Purification and properties of an extracellular collagenolytic protease produced by the human oral bacterium Bacillus cereus (strain Soc 67).


The major collagenolytic proteinase present in the culture filtrate of Bacillus cereus (strain Soc 67, isolated from the human oral cavity) has been purified to homogeneity by a procedure that comprised concentration of ultrafiltered growth medium on a Millipore PTTK00005 membrane, precipitation with ammonium sulfate, gel permeation chromatography, chromatofocusing, fast protein liquid chromatography on an anion-exchange column, and finally fast protein liquid chromatography on a gel column.

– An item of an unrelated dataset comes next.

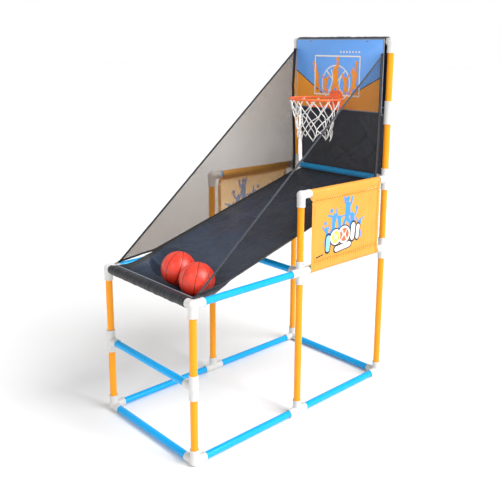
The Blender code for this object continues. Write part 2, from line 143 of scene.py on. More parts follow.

The enzyme hydrolyzed, with decreasing rates, phenylazobenzyloxy-carbonyl-L-Pro-L-Leu Gly-L-Pro-D-Arg (PZ-PLGPA), furylacrylolyl-L-Leu-Gly-L-Pro-L-Ala, and furylacryloyl-L-Phe-Gly-Gly, while furylacryloyl-Gly-L-Leu-NH2 was not hydrolyzed. The enzyme degraded soluble and insoluble collagens, Azocoll and gelatin. Bradykinin was hydrolyzed at a high rate at the Phe-Ser bond. The enzyme was sensitive to pyrophosphate, L-cysteine, and L-histidine and could be totally inactivated in the presence of metal chelators. The enzyme contains 1 mol of Zn/mol and the hydrolysis of PZ-PLGPA is slightly increased by Ca2+. The enzyme is readily inhibited by heavy metal cations, but Cu2+ and Ni2+ affected the catalysis in opposite ways: increasing levels of Cu2+ decreased the affinity of the enzyme for PZ-PLGPA, whereas Ni2+ had no effect. The effect of Cu2+ also depended on the pH and type of buffer used. Detailed chemical modification experiments suggested that the active site of the enzyme contains at least 1 tyrosyl and 1 lysyl residue, and 1 carboxyl group. The enzyme was not sensitive to sulfhydryl reagents and thiols did not activate the enzyme. The modification studies were unable to reveal active histidyl residues. The ability of the enzyme to hydrolyze PZ-PLGPA, furylacryloyl-L-Leu-Gly-L-Pro-L-Ala, furylacryloyl-L-Phe-Gly-Gly, and various collagenous materials, its inactivity toward furylacryloyl-Gly-L-Leu-NH2, and the results from the chemical modification studies suggest that the B. cereus (Soc 67) collagenolytic enzyme can be regarded as a true collagenase which resembles the Clostridium histolyticum collagenase(s).